Nelson Silveira, a GM spokesman in Zurich, declined to give any financial details and would not disclose information about the investors.
On Monday, public documents showed that Koenigsegg Automotive AB had applied to start a new company named Koenigsegg Group — fueling speculation that a takeover of Saab was in the pipeline.
Shareholders in the new company were listed as Koenigsegg Automotive AB with a 23.4 percent stake, its owner and CEO Christian von Koeningsegg's firm Alpraaz AB with 42.6 percent, Norwegian holding company Eker Group with 11.8 percent and San Diego-based Mark Bishop with 22.2 percent.
Board members would include Naples, Florida-based Augie K. Fabela II — the co-founder and former chairman of Russian telecoms operator VimpelCom — von Koeningsegg, Eker Group owner Baard Eker and Mark Bishop. Washington, D.C.-based Melissa Schwartz was named deputy board member.
Saab went into creditor protection Feb. 20 in an effort by GM to sell the unit. Interested bidders reportedly had also included private equity firm The Renco Group Inc. and investors Merbanco Inc.
Matts Carlsson, an analyst of Goteborg Management Institute, called the deal "exciting, interesting and challenging," adding that although no price sum has been made official, the Trollhattan, Sweden-based unit is likely to have been more or less a giveaway.
"(Money) is not really what it's about right now, it's about the possibility to back up this deal," he said.
Carlsson has, along with other market watchers, voiced criticism of the idea of a small sports carmaker taking over the reins of a large company such as Saab.
More specifically, market watchers wonder how reliable the anonymous consortium will be and whether they have the finances to see the deal through.
"We still need to find out if they have the financial muscles," Swedbank Market analyst Anders Bruzelius said, noting Saab has been loss-making for more than a decade and that he didn't recognize any of the investors.
Even Sweden's Enterprise Minister, Maud Olofsson, who said she was pleased to see new owners for the hurting brand, told reporters at a news conference in Stockholm Tuesday that they would still need to show some proof of their resources.
"We can say that there is strength in the entrepreneurship, but whether there is enough money to be enduring enough is something that is still to be seen," she said.
Koenigsegg did not return phonecalls seeking comment, but told Swedish news agency TT that the group has the resources it needs.
"It's a misunderstanding. It's not the small car company Koenigsegg that is taking over. We're an acquisition strong group," Christian von Koenigsegg told TT.

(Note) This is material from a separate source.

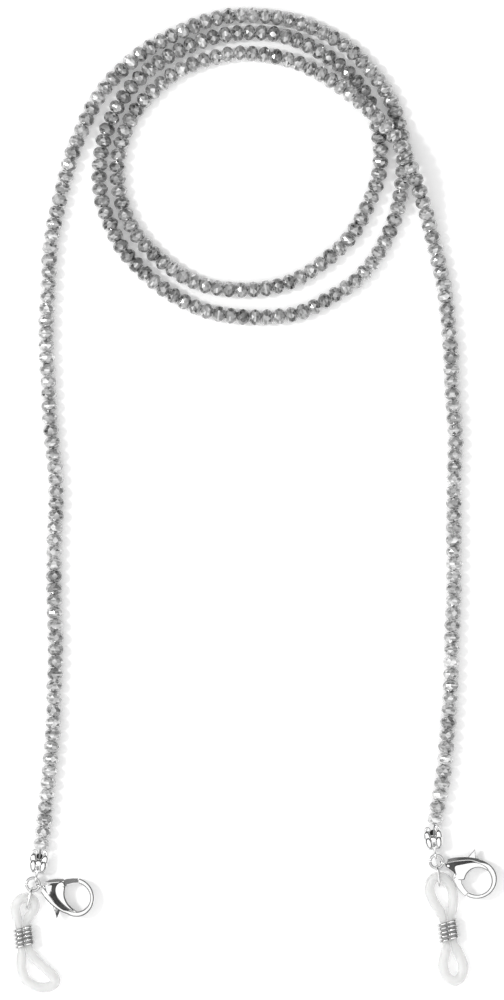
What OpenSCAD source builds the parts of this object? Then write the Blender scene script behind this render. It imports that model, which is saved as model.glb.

Other analysts, such as Global Insight's Tim Urquhart, called it the "the best possible outcome for Saab," describing Koenigsegg as a respected company with a sensible financial structure.
"Koenigsegg certainly faces a massive task in returning Saab to a state where it is a profitable and vibrant premium passenger carmaker," but said it could revitalise the brand and steer it into greener technologies.
"The trick will be to position the brand at a price point where it can become profitable at the 120,000- to 150,000-unit mark and offer enough 'unique' technology and design identity to make the brand compelling," he said.
Originally an aircraft maker, Saab started manufacturing cars after World War II. General Motors bought a 50 percent stake and management control of Saab Automobile in 1989 and gained full ownership in 2000. The aircraft division remains a different company.
GM shares, which have been booted off the New York Stock Exchange and are trading over the counter, rose eight cents, or 6.4 percent, to $1.34 in Tuesday trading. The increase comes despite a GM statement last week that the stock is likely to have little value once it emerges from Chapter 11 bankruptcy protection as a new company.